"See that? `Mark of the B--beasht! I made it. Isn't it fine?"
Malgré la sympathie manifeste et l'admiration de Kipling pour l'Empire britannique, son œuvre est plus profonde que ça et laisse transparaitre une vision plus cynique et sombre de la colonisation. A ce titre "La Marque de la Bête", allégorie des relations entre les colons britanniques et les indiens colonisés, trouve sa place auprès de "L'Homme qui voulut être Roi".
Les évènements contés ne sont que trompeusement simples. Fleete, un nouveau propriétaire terrien fraichement arrivé d'Albion et porté sur la bouteille, profane le soir du Nouvel-An, complètement ivre, l'idole du Dieu-singe Hanuman en écrasant sur son front la fin de son cigare. "See that? `Mark of the B--beast! I made it. Isn't it fine?" fera-t’il à ses deux compères Kipling, le narrateur, et Strickland (ami de Kipling et personnage récurrent de ses nouvelles).
Surgi alors de derrière l'image du Dieu un lépreux nu et écarlate, l'Homme d'Argent, qui, avant que Kipling et Strickland aient pu arracher Fleete au temple, vint porter une marque sur la poitrine de l'ivrogne de sa tête. S'en suivra une lente et douloureuse transformation du pauvre bougre en bête qui ne sera finalement conjurée qu'au prix d'un lourd tribu, celui du déshonneur des deux anglais.
La rencontre entre Fleete et l'idole d'Hanuman suggère évidement la première rencontre entre colonisateurs et colonisés. La marque de la bête, Fleete la porte sur sa poitrine. C'est lui qui se l'est faite.

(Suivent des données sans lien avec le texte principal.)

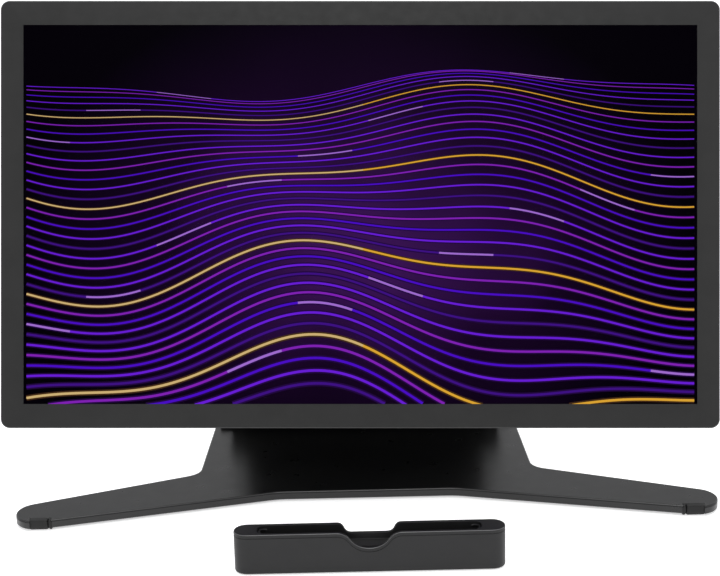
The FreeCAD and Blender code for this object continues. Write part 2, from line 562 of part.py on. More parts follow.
# connector mouths: place along the row, half width, half height
PORTS = [(-40, 4.6, 1.7), (-22, 4.6, 1.7), (2, 8, 2.7), (27, 8, 2.9), (45, 4, 4)]
ports = new_body("port_connectors", DISPLAY)
pad(ports, "XY", "-29", "-16", *[rectangle(f"port_x + {x}", "-port_y", w, t) for x, w, t in PORTS])
cut(ports, "XY", "-30", "-22",
    *[rectangle(f"port_x + {x}", "-port_y", w - 0.6, t - 0.6) for x, w, t in PORTS])
port_plate = new_body("port_plate", DISPLAY)
pad(port_plate, "XY", INNER_BACK, f"{INNER_BACK} + 1.5", rounded("port_x", "-port_y", "56", "9.5", "2"))
cut(port_plate, "XY", f"{INNER_BACK} - 1", f"{INNER_BACK} + 2",
    *[rectangle(f"port_x + {x}", "-port_y", w + 0.2, t + 0.2) for x, w, t in PORTS])


def edge_control(label, x, half, rise):
    """A cap through the top edge with a flange behind the wall."""
    body = new_body(label, DISPLAY)
    pad(body, "XZ", f"{half_height} - wall - 0.6", f"{half_height} + {rise}",
        rounded(x, "-button_depth", half, "2", "1.8"))
    pad(body, "XZ", f"{half_height} - wall - 1.6", f"{half_height} - wall - 0.4",
        rounded(x, "-button_depth", f"{half} + 1.5", "3.2", "2"))
    return body


edge_control("power_button", "power_x", "6", "0.7")
edge_control("settings_button", "settings_x", "6", "0.7")
edge_control("touch_switch", "touch_x - 2.5", "3", "0.8")

mount = slab("mount_plate", DISPLAY, f"{BACK} - plate_thick", BACK, "plate_half", "plate_half", "12")
cut(mount, "XY", f"{BACK} - plate_thick - 1", f"{BACK} + 1", *[circle(x, y, 2.1) for x, y in vesa_holes])
screws("mount_screws", DISPLAY, vesa_holes, f"{BACK} - plate_thick - 2", f"{BACK} - plate_thick", 3.8,
       "-20", 2)
shaft = new_body("rotation_shaft", DISPLAY)
pad(shaft, "XY", "-36", f"{BACK} - plate_thick", circle(0, 0, "flange_radius"))
pad(shaft, "XY", "-44.5", "-35.5", circle(0, 0, "shaft_radius"))
ring = new_body("retaining_ring", DISPLAY)
pad(ring, "XY", "-43.8", "-42.3", circle(0, 0, "ring_radius"), circle(0, 0, "shaft_radius"))

# ---------------------------------------------------------------------------- pen tray
TRAY = place("tray_x", "tray_y", "0")
half_deep = "tray_deep / 2"
tray = slab("tray_shell", TRAY, "tray_pad", "tray_tall", "tray_half", half_deep, f"{half_deep} - 0.01")
cut(tray, "XY", "trough_floor", "tray_tall + 1", rounded("0", "0", "trough_half", "trough_wide / 2", "6"))
cut(tray, "XY", "tray_pad - 1", "trough_floor - 2.5",
    rounded("0", "0", "tray_half - tray_wall", f"{half_deep} - tray_wall", "8"))


def scoop(side, top_half, floor_half, drop, share):
    """A smooth dip in one long wall: two S-curves either side of a flat, the lower arc taking the share."""
    low, high = f"tray_tall - {drop}", "tray_tall + 1"
    both = f"(({top_half} - {floor_half}) ^ 2 + ({drop}) ^ 2) / (2 * ({drop}))"
    lower, upper = f"{share} * {both}", f"(1 - {share}) * {both}"
    knee = f"({floor_half} + {share} * ({top_half} - {floor_half}))"
    knee_z = f"tray_tall - (1 - {share}) * ({drop})"
    outline = [(negative(floor_half), low), (floor_half, low, lower), (knee, knee_z, negative(upper)),
               (top_half, "tray_tall"), (top_half, high), (negative(top_half), high),
               (negative(top_half), "tray_tall", negative(upper)), (negative(knee), knee_z, lower)]
    walls = ("-tray_deep", "-2") if side < 0 else ("2", "tray_deep")
    cut(tray, "XZ", *walls, outline)


scoop(-1, "27.4", "0.5", "front_scoop", 0.62)
scoop(1, "27", "15.4", "rear_scoop", 0.5)
slab("tray_liner", TRAY, "trough_floor", "trough_floor + 1.4", "trough_half - 0.2",
     "trough_wide / 2 - 0.2", "5.8")
slab("tray_base_cover", TRAY, "tray_pad", "tray_pad + tray_cover_thick", "tray_half - tray_wall - 0.2",
     f"{half_deep} - tray_wall - 0.2", "7.8")
tray_pads = new_body("tray_pads", TRAY)
pad(tray_pads, "XY", "0", "tray_pad", *[rounded(x, 0, 18, 7, 5) for x in (-85, 85)])
nibs = new_body("spare_nibs", TRAY)
pad(nibs, "XY", "tray_pad + tray_cover_thick", "tray_pad + 12",
    *[circle(x, 0, 1.1) for x in range(-30, 31, 10)])


# ---------------------------------------------------------------------------- checks and export
doc.recompute()
for item in doc.Objects:
    if any(word in ("Invalid", "Error") for word in item.State):
        raise RuntimeError(f"{item.Label} is {item.State}")
whole = FreeCAD.BoundBox()
for body in nodes:
    if body.Shape.isNull() or not body.Shape.isValid():
        raise RuntimeError(f"{body.Label} has no sound shape")
    whole.add(body.Shape.BoundBox)
os.makedirs("parts", exist_ok=True)
for body in nodes:
    body.Shape.exportStep(f"parts/{body.Label}.step")
print(f"{len(nodes)} nodes, {sum(len(body.Shape.Solids) for body in nodes)} solids, box {whole}")
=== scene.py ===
import json
import math

import bmesh
import bpy
from mathutils import Matrix, Vector

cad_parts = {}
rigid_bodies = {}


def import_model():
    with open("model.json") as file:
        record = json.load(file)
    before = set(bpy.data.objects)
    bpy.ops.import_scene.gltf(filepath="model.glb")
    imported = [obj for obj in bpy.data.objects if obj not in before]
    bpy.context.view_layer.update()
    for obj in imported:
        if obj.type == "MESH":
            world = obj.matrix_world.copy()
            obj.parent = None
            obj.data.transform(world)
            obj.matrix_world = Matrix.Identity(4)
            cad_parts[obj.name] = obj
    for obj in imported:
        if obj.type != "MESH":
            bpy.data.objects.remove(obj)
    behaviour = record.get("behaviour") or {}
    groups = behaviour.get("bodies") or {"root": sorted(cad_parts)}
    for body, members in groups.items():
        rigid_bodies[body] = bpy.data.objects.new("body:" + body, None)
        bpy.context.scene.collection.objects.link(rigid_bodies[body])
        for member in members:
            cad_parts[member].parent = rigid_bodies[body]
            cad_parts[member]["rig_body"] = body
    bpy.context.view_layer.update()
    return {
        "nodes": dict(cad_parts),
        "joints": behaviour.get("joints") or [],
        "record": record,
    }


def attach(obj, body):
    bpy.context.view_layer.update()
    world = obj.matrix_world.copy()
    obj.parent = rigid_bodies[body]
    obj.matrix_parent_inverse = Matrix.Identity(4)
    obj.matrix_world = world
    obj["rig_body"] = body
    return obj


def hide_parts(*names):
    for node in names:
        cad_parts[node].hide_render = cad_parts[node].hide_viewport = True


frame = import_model()
MM = 0.001
scene = bpy.context.scene


# ------------------------------------------------------------ local frames, from the joints
joints = {joint["name"]: joint for joint in frame["joints"]}
slots = {row["node"]: row["material_slot"] for row in frame["record"]["subparts"]}


def direction(name):
    return Vector(joints[name]["axis"]).normalized()


def pivot(name):
    return Vector(joints[name]["pos_m"])


def basis(origin, x_axis, z_axis):
    """The matrix of a frame with that origin, x and z; y follows."""
    y_axis = z_axis.cross(x_axis)
    matrix = Matrix((x_axis, y_axis, z_axis)).transposed().to_4x4()
    matrix.translation = origin
    return matrix


# z out of the glass, y up it
DISPLAY = basis(pivot("display_rotate"), direction("touch_slide"), direction("display_rotate"))
DESK = Matrix.Identity(4)
RIGHT = Vector((1, 0, 0))
ALONG = (pivot("display_tilt") - pivot("arm_lift")).normalized()
ARM = basis(pivot("arm_lift"), RIGHT, RIGHT.cross(ALONG))       # y up the arm, z out of its front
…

La nouvelle est courte, brutale et dépasse les limites de la bienséance : elle est crue, dégoutante, terrifiante mais incontestablement fascinante. Elle commence par un proverbe indigène ("De vos dieux ou des miens - vous ou moi savons-nous quels sont les plus forts?") et se termine par cette déclaration ironique de Kipling : "it is well known to every right-minded man that the gods of the heathen are stone and brass, and any attempt to deal with them otherwise is justly condemned".
Deux autres nouvelles valent la lecture. Bisesa, d'abord, qu'on peut résumer par le proverbe hindou qu'il l'ouvre ("Qu'importe à l'amour la caste ou au sommeil un lit rompu! Je suis allé chercher l'amour, et je me suis perdu.") et Le retour d'Imray, en second lieu, qui remet en scène Kipling et Strickland mais cette fois dans le bungallow du jeune indien Imray disparu du monde depuis des mois. L'histoire est peu vraisemblable mais ce qui compte c'est l'ambiance pesante qu'il arrive encore à créer.
La note ne concerne que La Marque de la Bête. Pour les deux autres c'eût été respectivement 6 et 7.